__DATA PROVIDED__:
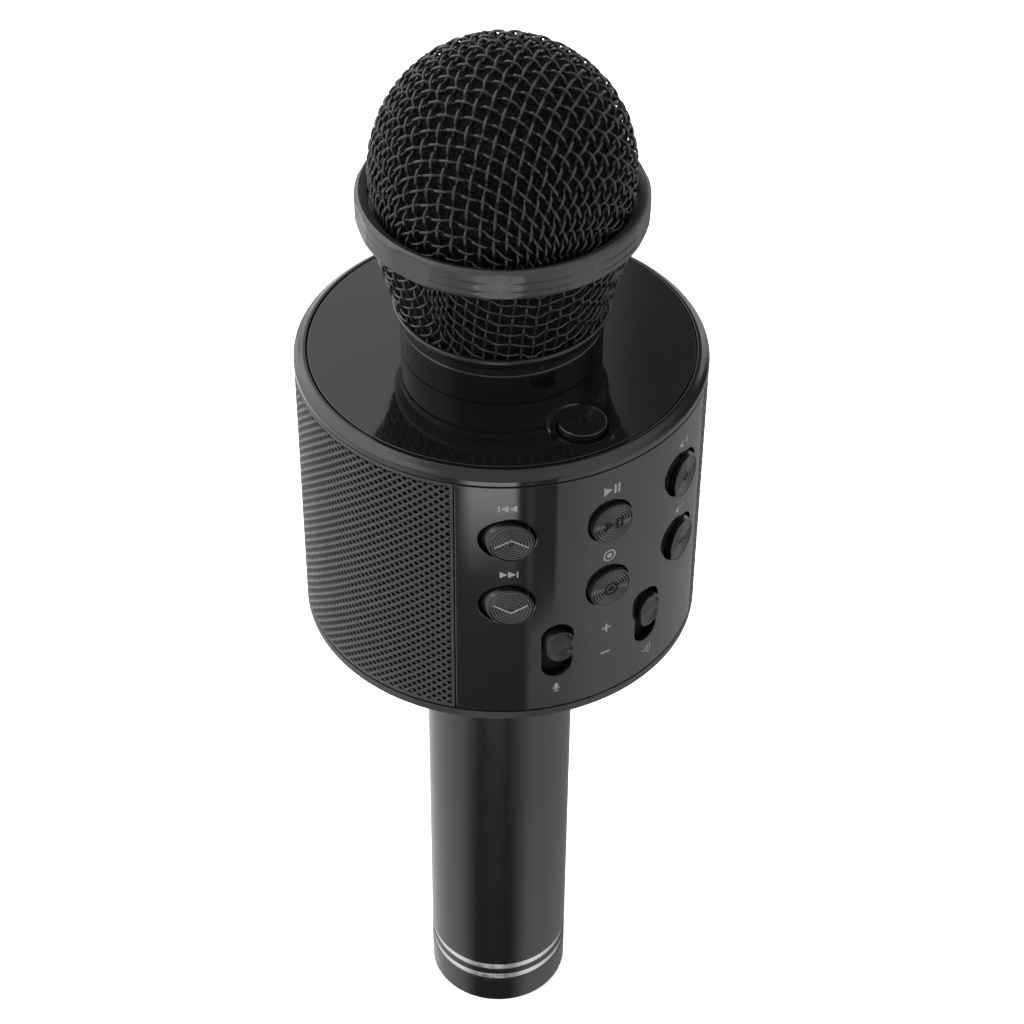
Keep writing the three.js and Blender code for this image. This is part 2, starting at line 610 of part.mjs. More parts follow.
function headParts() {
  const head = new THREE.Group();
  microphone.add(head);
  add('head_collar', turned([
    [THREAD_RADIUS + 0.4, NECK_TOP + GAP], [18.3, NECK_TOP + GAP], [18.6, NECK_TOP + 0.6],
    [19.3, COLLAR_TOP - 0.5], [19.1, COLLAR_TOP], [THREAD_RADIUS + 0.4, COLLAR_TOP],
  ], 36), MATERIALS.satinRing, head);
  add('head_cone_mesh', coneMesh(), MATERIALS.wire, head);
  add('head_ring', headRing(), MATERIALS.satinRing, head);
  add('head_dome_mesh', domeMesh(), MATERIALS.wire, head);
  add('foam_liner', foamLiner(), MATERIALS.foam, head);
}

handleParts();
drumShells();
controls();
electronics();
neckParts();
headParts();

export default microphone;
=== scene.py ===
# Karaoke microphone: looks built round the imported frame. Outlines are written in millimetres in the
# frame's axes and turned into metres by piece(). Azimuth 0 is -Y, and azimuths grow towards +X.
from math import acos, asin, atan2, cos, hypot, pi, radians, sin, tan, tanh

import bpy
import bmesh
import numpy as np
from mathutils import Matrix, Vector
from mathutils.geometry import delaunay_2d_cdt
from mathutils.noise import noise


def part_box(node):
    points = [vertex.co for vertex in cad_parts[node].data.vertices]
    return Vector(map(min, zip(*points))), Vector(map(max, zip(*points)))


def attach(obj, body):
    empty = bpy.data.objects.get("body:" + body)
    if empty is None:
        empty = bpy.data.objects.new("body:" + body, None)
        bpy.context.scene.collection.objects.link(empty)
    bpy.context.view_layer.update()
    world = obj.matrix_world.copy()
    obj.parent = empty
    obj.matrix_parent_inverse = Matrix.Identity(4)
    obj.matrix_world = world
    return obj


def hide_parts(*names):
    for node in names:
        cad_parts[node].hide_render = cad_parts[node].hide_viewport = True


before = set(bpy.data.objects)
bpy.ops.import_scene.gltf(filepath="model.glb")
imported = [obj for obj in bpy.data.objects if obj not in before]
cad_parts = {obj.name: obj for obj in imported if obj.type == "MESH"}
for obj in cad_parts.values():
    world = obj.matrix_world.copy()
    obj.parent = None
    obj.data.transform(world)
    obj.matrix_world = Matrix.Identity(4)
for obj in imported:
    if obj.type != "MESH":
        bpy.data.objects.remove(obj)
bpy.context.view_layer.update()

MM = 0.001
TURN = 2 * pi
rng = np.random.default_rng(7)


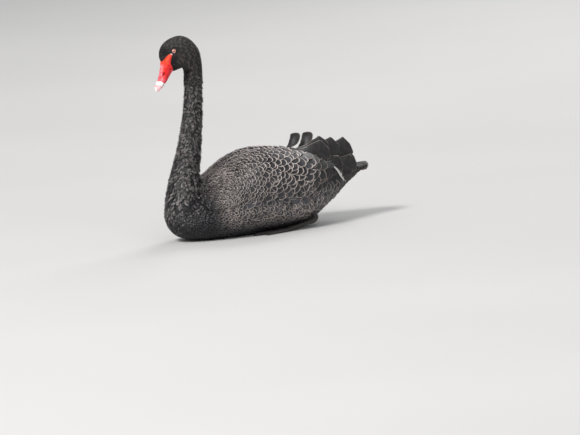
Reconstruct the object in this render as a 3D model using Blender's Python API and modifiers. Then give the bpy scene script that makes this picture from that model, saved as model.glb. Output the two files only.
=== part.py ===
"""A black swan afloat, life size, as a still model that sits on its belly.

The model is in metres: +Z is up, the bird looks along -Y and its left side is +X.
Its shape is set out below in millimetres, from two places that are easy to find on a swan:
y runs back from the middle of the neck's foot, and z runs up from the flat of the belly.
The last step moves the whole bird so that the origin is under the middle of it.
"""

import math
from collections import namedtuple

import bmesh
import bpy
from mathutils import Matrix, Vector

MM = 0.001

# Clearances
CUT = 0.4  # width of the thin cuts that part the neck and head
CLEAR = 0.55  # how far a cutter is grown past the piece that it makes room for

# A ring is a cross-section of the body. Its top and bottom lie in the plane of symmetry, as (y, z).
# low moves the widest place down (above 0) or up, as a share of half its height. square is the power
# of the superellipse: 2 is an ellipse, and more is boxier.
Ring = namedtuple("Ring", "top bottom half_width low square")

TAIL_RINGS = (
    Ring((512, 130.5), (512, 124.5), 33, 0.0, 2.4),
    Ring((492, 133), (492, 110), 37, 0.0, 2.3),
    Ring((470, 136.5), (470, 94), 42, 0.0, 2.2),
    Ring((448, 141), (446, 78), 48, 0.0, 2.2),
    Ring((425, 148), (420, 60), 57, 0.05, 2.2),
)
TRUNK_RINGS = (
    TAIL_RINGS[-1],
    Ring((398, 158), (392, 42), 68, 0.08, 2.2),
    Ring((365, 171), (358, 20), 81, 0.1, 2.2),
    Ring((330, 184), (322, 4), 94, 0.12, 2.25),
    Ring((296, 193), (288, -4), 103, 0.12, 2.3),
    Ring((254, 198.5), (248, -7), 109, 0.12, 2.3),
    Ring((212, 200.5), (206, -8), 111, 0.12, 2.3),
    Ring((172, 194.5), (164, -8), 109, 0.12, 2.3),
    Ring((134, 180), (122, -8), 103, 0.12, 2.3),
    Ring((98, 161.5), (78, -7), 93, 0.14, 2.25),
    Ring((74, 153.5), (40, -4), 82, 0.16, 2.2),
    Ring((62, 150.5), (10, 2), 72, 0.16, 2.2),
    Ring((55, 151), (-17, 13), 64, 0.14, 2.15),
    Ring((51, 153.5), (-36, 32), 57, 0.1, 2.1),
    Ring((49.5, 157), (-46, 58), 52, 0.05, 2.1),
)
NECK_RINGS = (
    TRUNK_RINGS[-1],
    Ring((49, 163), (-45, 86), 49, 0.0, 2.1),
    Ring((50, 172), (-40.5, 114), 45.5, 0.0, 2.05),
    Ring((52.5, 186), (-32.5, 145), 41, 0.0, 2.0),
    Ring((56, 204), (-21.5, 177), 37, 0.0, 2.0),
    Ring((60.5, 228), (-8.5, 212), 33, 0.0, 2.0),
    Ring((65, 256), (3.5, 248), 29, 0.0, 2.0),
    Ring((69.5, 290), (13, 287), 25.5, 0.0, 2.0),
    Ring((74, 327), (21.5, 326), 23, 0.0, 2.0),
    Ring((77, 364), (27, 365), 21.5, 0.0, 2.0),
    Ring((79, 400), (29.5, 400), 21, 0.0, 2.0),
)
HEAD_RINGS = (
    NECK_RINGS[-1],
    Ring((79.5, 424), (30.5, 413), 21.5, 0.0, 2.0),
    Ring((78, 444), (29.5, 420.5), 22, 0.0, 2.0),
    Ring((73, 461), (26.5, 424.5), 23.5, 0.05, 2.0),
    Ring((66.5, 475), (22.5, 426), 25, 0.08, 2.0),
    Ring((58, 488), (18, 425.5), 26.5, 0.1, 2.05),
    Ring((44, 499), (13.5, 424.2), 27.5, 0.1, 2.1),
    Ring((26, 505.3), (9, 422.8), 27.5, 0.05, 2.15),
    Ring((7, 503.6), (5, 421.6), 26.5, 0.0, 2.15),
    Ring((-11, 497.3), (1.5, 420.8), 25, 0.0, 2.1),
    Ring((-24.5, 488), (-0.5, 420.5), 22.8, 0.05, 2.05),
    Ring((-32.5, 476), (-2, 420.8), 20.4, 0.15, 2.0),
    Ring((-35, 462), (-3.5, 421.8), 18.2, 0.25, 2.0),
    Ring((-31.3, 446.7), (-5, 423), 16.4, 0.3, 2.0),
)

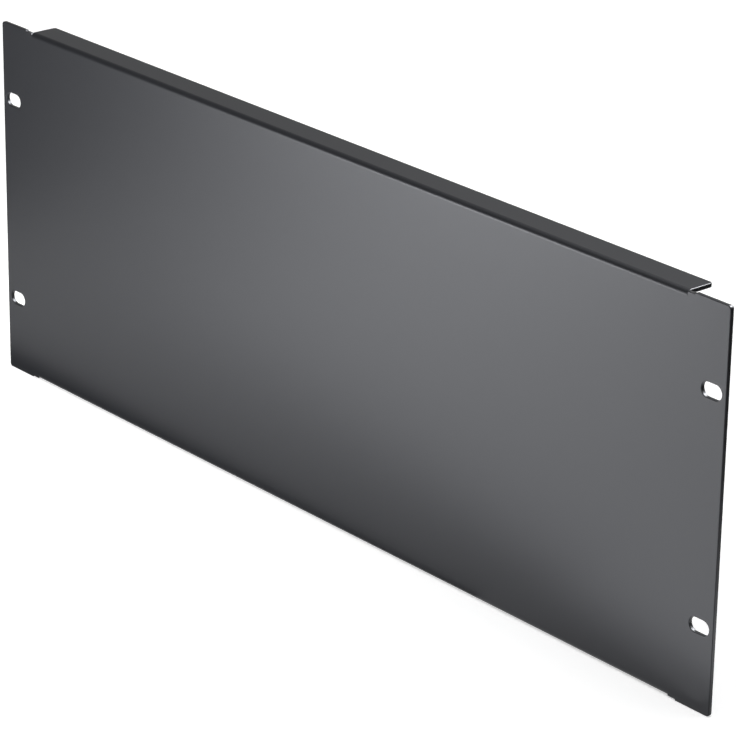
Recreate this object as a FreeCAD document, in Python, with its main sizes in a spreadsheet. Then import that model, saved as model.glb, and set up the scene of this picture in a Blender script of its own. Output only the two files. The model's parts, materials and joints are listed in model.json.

__WHAT IS BEING ASKED__: Your task is to print the whole listing again exactly.

__EXERCISE RESPONSE__:
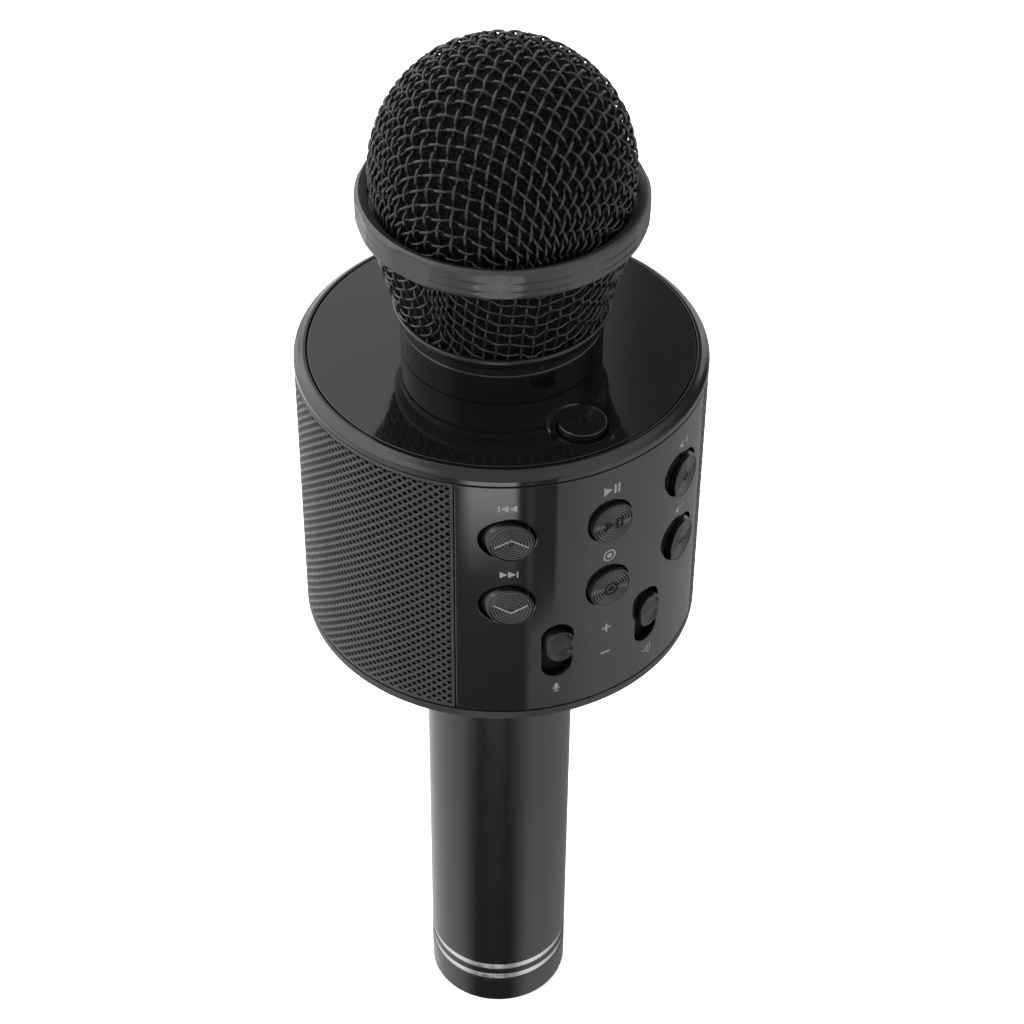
Keep writing the three.js and Blender code for this image. This is part 2, starting at line 610 of part.mjs. More parts follow.
function headParts() {
  const head = new THREE.Group();
  microphone.add(head);
  add('head_collar', turned([
    [THREAD_RADIUS + 0.4, NECK_TOP + GAP], [18.3, NECK_TOP + GAP], [18.6, NECK_TOP + 0.6],
    [19.3, COLLAR_TOP - 0.5], [19.1, COLLAR_TOP], [THREAD_RADIUS + 0.4, COLLAR_TOP],
  ], 36), MATERIALS.satinRing, head);
  add('head_cone_mesh', coneMesh(), MATERIALS.wire, head);
  add('head_ring', headRing(), MATERIALS.satinRing, head);
  add('head_dome_mesh', domeMesh(), MATERIALS.wire, head);
  add('foam_liner', foamLiner(), MATERIALS.foam, head);
}

handleParts();
drumShells();
controls();
electronics();
neckParts();
headParts();

export default microphone;
=== scene.py ===
# Karaoke microphone: looks built round the imported frame. Outlines are written in millimetres in the
# frame's axes and turned into metres by piece(). Azimuth 0 is -Y, and azimuths grow towards +X.
from math import acos, asin, atan2, cos, hypot, pi, radians, sin, tan, tanh

import bpy
import bmesh
import numpy as np
from mathutils import Matrix, Vector
from mathutils.geometry import delaunay_2d_cdt
from mathutils.noise import noise


def part_box(node):
    points = [vertex.co for vertex in cad_parts[node].data.vertices]
    return Vector(map(min, zip(*points))), Vector(map(max, zip(*points)))


def attach(obj, body):
    empty = bpy.data.objects.get("body:" + body)
    if empty is None:
        empty = bpy.data.objects.new("body:" + body, None)
        bpy.context.scene.collection.objects.link(empty)
    bpy.context.view_layer.update()
    world = obj.matrix_world.copy()
    obj.parent = empty
    obj.matrix_parent_inverse = Matrix.Identity(4)
    obj.matrix_world = world
    return obj


def hide_parts(*names):
    for node in names:
        cad_parts[node].hide_render = cad_parts[node].hide_viewport = True


before = set(bpy.data.objects)
bpy.ops.import_scene.gltf(filepath="model.glb")
imported = [obj for obj in bpy.data.objects if obj not in before]
cad_parts = {obj.name: obj for obj in imported if obj.type == "MESH"}
for obj in cad_parts.values():
    world = obj.matrix_world.copy()
    obj.parent = None
    obj.data.transform(world)
    obj.matrix_world = Matrix.Identity(4)
for obj in imported:
    if obj.type != "MESH":
        bpy.data.objects.remove(obj)
bpy.context.view_layer.update()

MM = 0.001
TURN = 2 * pi
rng = np.random.default_rng(7)


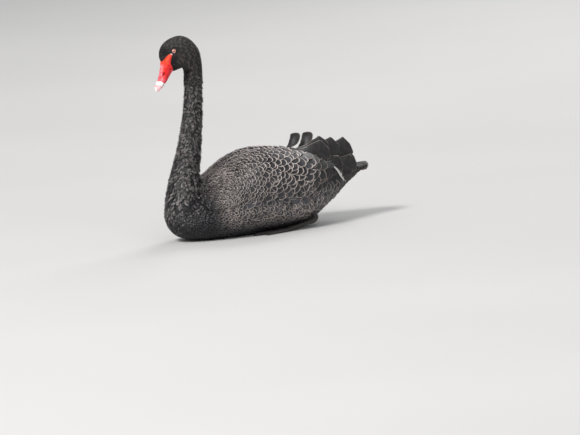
Reconstruct the object in this render as a 3D model using Blender's Python API and modifiers. Then give the bpy scene script that makes this picture from that model, saved as model.glb. Output the two files only.
=== part.py ===
"""A black swan afloat, life size, as a still model that sits on its belly.

The model is in metres: +Z is up, the bird looks along -Y and its left side is +X.
Its shape is set out below in millimetres, from two places that are easy to find on a swan:
y runs back from the middle of the neck's foot, and z runs up from the flat of the belly.
The last step moves the whole bird so that the origin is under the middle of it.
"""

import math
from collections import namedtuple

import bmesh
import bpy
from mathutils import Matrix, Vector

MM = 0.001

# Clearances
CUT = 0.4  # width of the thin cuts that part the neck and head
CLEAR = 0.55  # how far a cutter is grown past the piece that it makes room for

# A ring is a cross-section of the body. Its top and bottom lie in the plane of symmetry, as (y, z).
# low moves the widest place down (above 0) or up, as a share of half its height. square is the power
# of the superellipse: 2 is an ellipse, and more is boxier.
Ring = namedtuple("Ring", "top bottom half_width low square")

TAIL_RINGS = (
    Ring((512, 130.5), (512, 124.5), 33, 0.0, 2.4),
    Ring((492, 133), (492, 110), 37, 0.0, 2.3),
    Ring((470, 136.5), (470, 94), 42, 0.0, 2.2),
    Ring((448, 141), (446, 78), 48, 0.0, 2.2),
    Ring((425, 148), (420, 60), 57, 0.05, 2.2),
)
TRUNK_RINGS = (
    TAIL_RINGS[-1],
    Ring((398, 158), (392, 42), 68, 0.08, 2.2),
    Ring((365, 171), (358, 20), 81, 0.1, 2.2),
    Ring((330, 184), (322, 4), 94, 0.12, 2.25),
    Ring((296, 193), (288, -4), 103, 0.12, 2.3),
    Ring((254, 198.5), (248, -7), 109, 0.12, 2.3),
    Ring((212, 200.5), (206, -8), 111, 0.12, 2.3),
    Ring((172, 194.5), (164, -8), 109, 0.12, 2.3),
    Ring((134, 180), (122, -8), 103, 0.12, 2.3),
    Ring((98, 161.5), (78, -7), 93, 0.14, 2.25),
    Ring((74, 153.5), (40, -4), 82, 0.16, 2.2),
    Ring((62, 150.5), (10, 2), 72, 0.16, 2.2),
    Ring((55, 151), (-17, 13), 64, 0.14, 2.15),
    Ring((51, 153.5), (-36, 32), 57, 0.1, 2.1),
    Ring((49.5, 157), (-46, 58), 52, 0.05, 2.1),
)
NECK_RINGS = (
    TRUNK_RINGS[-1],
    Ring((49, 163), (-45, 86), 49, 0.0, 2.1),
    Ring((50, 172), (-40.5, 114), 45.5, 0.0, 2.05),
    Ring((52.5, 186), (-32.5, 145), 41, 0.0, 2.0),
    Ring((56, 204), (-21.5, 177), 37, 0.0, 2.0),
    Ring((60.5, 228), (-8.5, 212), 33, 0.0, 2.0),
    Ring((65, 256), (3.5, 248), 29, 0.0, 2.0),
    Ring((69.5, 290), (13, 287), 25.5, 0.0, 2.0),
    Ring((74, 327), (21.5, 326), 23, 0.0, 2.0),
    Ring((77, 364), (27, 365), 21.5, 0.0, 2.0),
    Ring((79, 400), (29.5, 400), 21, 0.0, 2.0),
)
HEAD_RINGS = (
    NECK_RINGS[-1],
    Ring((79.5, 424), (30.5, 413), 21.5, 0.0, 2.0),
    Ring((78, 444), (29.5, 420.5), 22, 0.0, 2.0),
    Ring((73, 461), (26.5, 424.5), 23.5, 0.05, 2.0),
    Ring((66.5, 475), (22.5, 426), 25, 0.08, 2.0),
    Ring((58, 488), (18, 425.5), 26.5, 0.1, 2.05),
    Ring((44, 499), (13.5, 424.2), 27.5, 0.1, 2.1),
    Ring((26, 505.3), (9, 422.8), 27.5, 0.05, 2.15),
    Ring((7, 503.6), (5, 421.6), 26.5, 0.0, 2.15),
    Ring((-11, 497.3), (1.5, 420.8), 25, 0.0, 2.1),
    Ring((-24.5, 488), (-0.5, 420.5), 22.8, 0.05, 2.05),
    Ring((-32.5, 476), (-2, 420.8), 20.4, 0.15, 2.0),
    Ring((-35, 462), (-3.5, 421.8), 18.2, 0.25, 2.0),
    Ring((-31.3, 446.7), (-5, 423), 16.4, 0.3, 2.0),
)

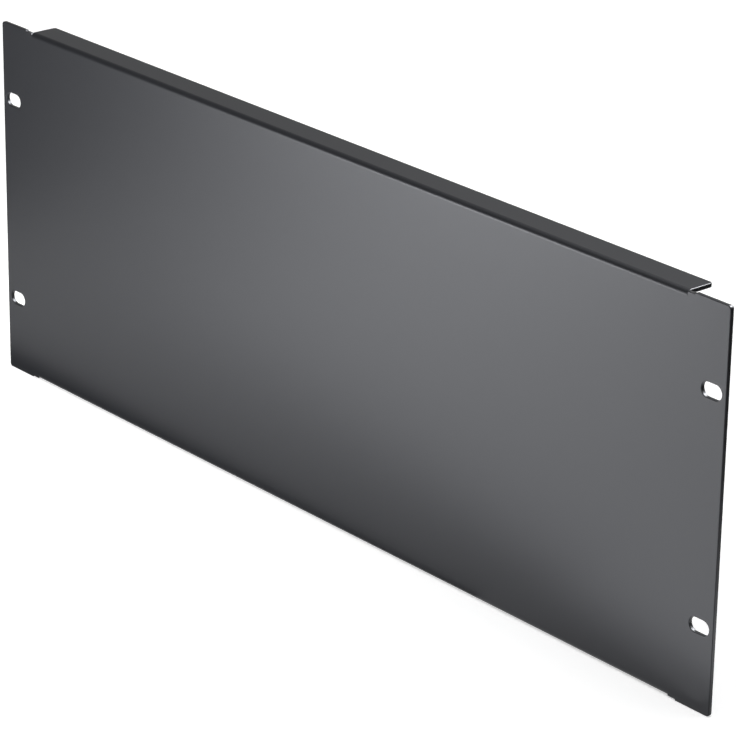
Recreate this object as a FreeCAD document, in Python, with its main sizes in a spreadsheet. Then import that model, saved as model.glb, and set up the scene of this picture in a Blender script of its own. Output only the two files. The model's parts, materials and joints are listed in model.json.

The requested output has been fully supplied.